Task statement:
Which lines below fall between the one containing "Keep writing the" and the one containing "obj.parent = empty"? Repeat them exactly, counting both of those lines, and add nothing else.

Extracted data:
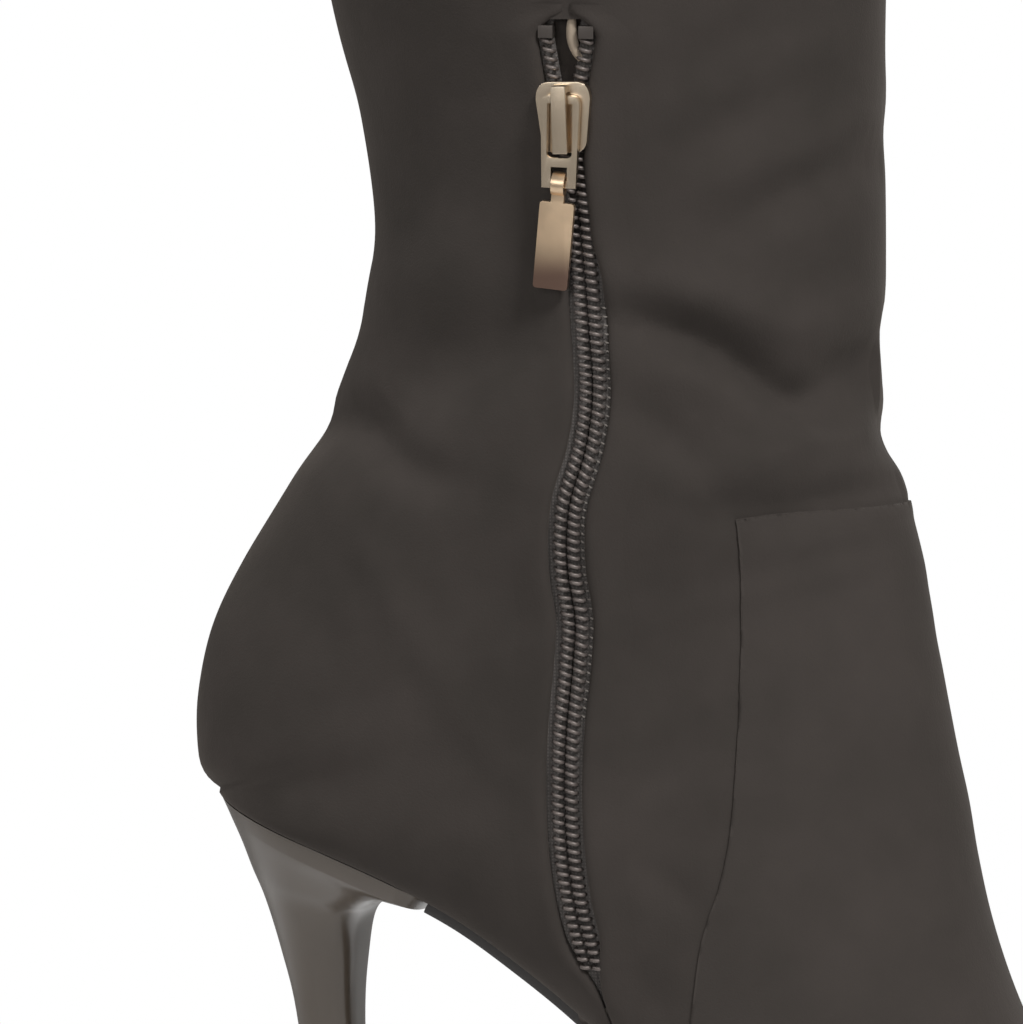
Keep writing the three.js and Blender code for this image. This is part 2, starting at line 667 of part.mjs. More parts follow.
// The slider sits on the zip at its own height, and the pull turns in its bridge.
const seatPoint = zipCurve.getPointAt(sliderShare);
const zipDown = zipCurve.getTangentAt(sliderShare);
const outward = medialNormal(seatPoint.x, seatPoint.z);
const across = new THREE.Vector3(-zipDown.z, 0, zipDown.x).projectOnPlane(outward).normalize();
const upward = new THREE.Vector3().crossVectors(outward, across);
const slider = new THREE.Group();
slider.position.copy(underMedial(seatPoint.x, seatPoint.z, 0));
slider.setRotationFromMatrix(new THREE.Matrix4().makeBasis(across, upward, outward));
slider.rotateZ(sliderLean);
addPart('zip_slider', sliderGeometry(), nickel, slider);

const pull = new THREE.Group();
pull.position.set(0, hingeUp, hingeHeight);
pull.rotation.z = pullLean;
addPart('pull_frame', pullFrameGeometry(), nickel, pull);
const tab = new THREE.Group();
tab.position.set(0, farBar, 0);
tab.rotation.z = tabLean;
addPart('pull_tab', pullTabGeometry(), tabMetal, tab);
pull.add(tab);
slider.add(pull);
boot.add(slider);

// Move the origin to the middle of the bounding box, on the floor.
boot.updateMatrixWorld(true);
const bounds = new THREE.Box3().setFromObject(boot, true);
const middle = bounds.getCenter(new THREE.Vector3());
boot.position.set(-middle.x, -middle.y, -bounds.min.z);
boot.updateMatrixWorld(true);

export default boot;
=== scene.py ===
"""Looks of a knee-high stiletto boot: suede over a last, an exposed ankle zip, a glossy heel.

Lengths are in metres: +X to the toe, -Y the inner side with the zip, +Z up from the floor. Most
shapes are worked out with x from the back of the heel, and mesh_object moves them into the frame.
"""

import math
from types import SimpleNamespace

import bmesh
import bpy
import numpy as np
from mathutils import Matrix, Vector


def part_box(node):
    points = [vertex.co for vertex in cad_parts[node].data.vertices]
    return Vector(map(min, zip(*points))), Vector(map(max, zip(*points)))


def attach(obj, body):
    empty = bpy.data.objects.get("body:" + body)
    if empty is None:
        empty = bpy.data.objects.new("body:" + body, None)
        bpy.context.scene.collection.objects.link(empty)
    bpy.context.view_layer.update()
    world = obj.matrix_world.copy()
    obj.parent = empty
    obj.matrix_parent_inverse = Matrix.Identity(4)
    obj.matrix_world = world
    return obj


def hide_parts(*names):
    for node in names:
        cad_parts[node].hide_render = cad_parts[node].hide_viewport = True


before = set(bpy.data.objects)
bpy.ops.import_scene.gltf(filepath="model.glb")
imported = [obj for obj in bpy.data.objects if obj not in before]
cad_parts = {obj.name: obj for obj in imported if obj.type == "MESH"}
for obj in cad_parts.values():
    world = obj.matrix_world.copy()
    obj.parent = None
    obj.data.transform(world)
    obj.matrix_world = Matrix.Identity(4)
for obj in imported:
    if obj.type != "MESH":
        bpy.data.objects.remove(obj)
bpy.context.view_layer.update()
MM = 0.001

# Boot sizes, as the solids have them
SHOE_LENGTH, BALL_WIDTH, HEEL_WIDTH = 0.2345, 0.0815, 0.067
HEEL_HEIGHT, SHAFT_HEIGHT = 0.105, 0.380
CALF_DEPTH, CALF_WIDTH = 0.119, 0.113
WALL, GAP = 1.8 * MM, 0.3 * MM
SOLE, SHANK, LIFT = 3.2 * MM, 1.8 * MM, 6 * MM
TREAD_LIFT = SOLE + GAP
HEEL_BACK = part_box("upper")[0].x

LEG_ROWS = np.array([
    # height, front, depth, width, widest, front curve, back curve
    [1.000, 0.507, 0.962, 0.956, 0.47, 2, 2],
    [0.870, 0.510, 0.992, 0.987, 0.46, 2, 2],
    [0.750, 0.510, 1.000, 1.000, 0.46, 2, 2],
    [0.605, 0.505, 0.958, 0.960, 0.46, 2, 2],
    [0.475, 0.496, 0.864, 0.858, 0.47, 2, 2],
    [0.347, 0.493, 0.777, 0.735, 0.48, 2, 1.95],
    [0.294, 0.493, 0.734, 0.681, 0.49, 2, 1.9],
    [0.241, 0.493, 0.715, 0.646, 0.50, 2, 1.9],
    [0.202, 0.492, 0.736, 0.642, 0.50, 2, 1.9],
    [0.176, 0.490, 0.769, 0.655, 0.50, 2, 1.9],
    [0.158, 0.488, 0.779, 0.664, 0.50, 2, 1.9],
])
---
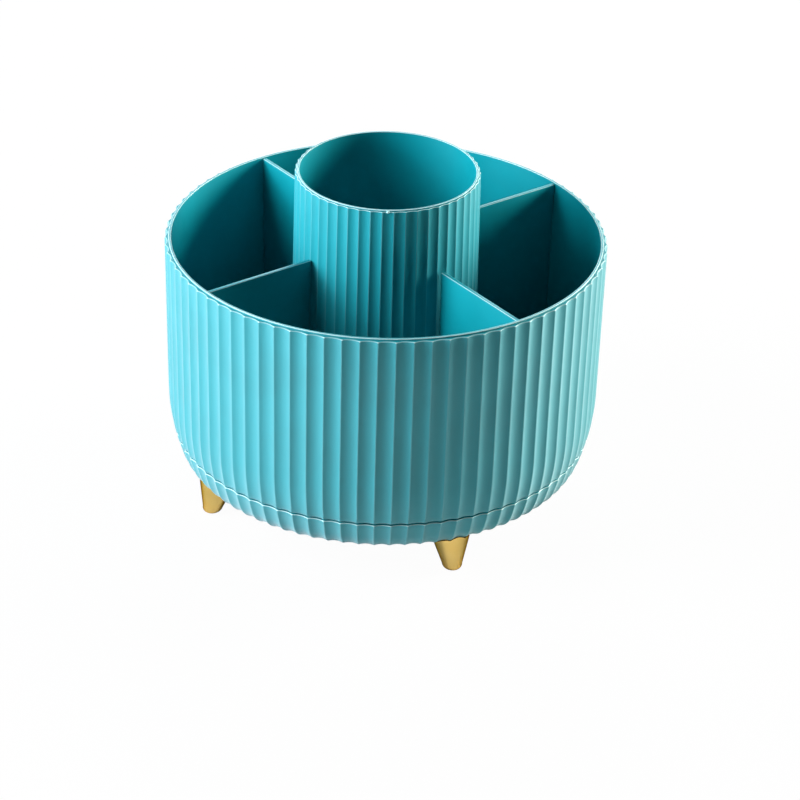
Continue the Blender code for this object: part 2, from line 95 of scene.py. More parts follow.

Answer to the exercise:
Keep writing the three.js and Blender code for this image. This is part 2, starting at line 667 of part.mjs. More parts follow.
// The slider sits on the zip at its own height, and the pull turns in its bridge.
const seatPoint = zipCurve.getPointAt(sliderShare);
const zipDown = zipCurve.getTangentAt(sliderShare);
const outward = medialNormal(seatPoint.x, seatPoint.z);
const across = new THREE.Vector3(-zipDown.z, 0, zipDown.x).projectOnPlane(outward).normalize();
const upward = new THREE.Vector3().crossVectors(outward, across);
const slider = new THREE.Group();
slider.position.copy(underMedial(seatPoint.x, seatPoint.z, 0));
slider.setRotationFromMatrix(new THREE.Matrix4().makeBasis(across, upward, outward));
slider.rotateZ(sliderLean);
addPart('zip_slider', sliderGeometry(), nickel, slider);

const pull = new THREE.Group();
pull.position.set(0, hingeUp, hingeHeight);
pull.rotation.z = pullLean;
addPart('pull_frame', pullFrameGeometry(), nickel, pull);
const tab = new THREE.Group();
tab.position.set(0, farBar, 0);
tab.rotation.z = tabLean;
addPart('pull_tab', pullTabGeometry(), tabMetal, tab);
pull.add(tab);
slider.add(pull);
boot.add(slider);

// Move the origin to the middle of the bounding box, on the floor.
boot.updateMatrixWorld(true);
const bounds = new THREE.Box3().setFromObject(boot, true);
const middle = bounds.getCenter(new THREE.Vector3());
boot.position.set(-middle.x, -middle.y, -bounds.min.z);
boot.updateMatrixWorld(true);

export default boot;
=== scene.py ===
"""Looks of a knee-high stiletto boot: suede over a last, an exposed ankle zip, a glossy heel.

Lengths are in metres: +X to the toe, -Y the inner side with the zip, +Z up from the floor. Most
shapes are worked out with x from the back of the heel, and mesh_object moves them into the frame.
"""

import math
from types import SimpleNamespace

import bmesh
import bpy
import numpy as np
from mathutils import Matrix, Vector


def part_box(node):
    points = [vertex.co for vertex in cad_parts[node].data.vertices]
    return Vector(map(min, zip(*points))), Vector(map(max, zip(*points)))


def attach(obj, body):
    empty = bpy.data.objects.get("body:" + body)
    if empty is None:
        empty = bpy.data.objects.new("body:" + body, None)
        bpy.context.scene.collection.objects.link(empty)
    bpy.context.view_layer.update()
    world = obj.matrix_world.copy()
    obj.parent = empty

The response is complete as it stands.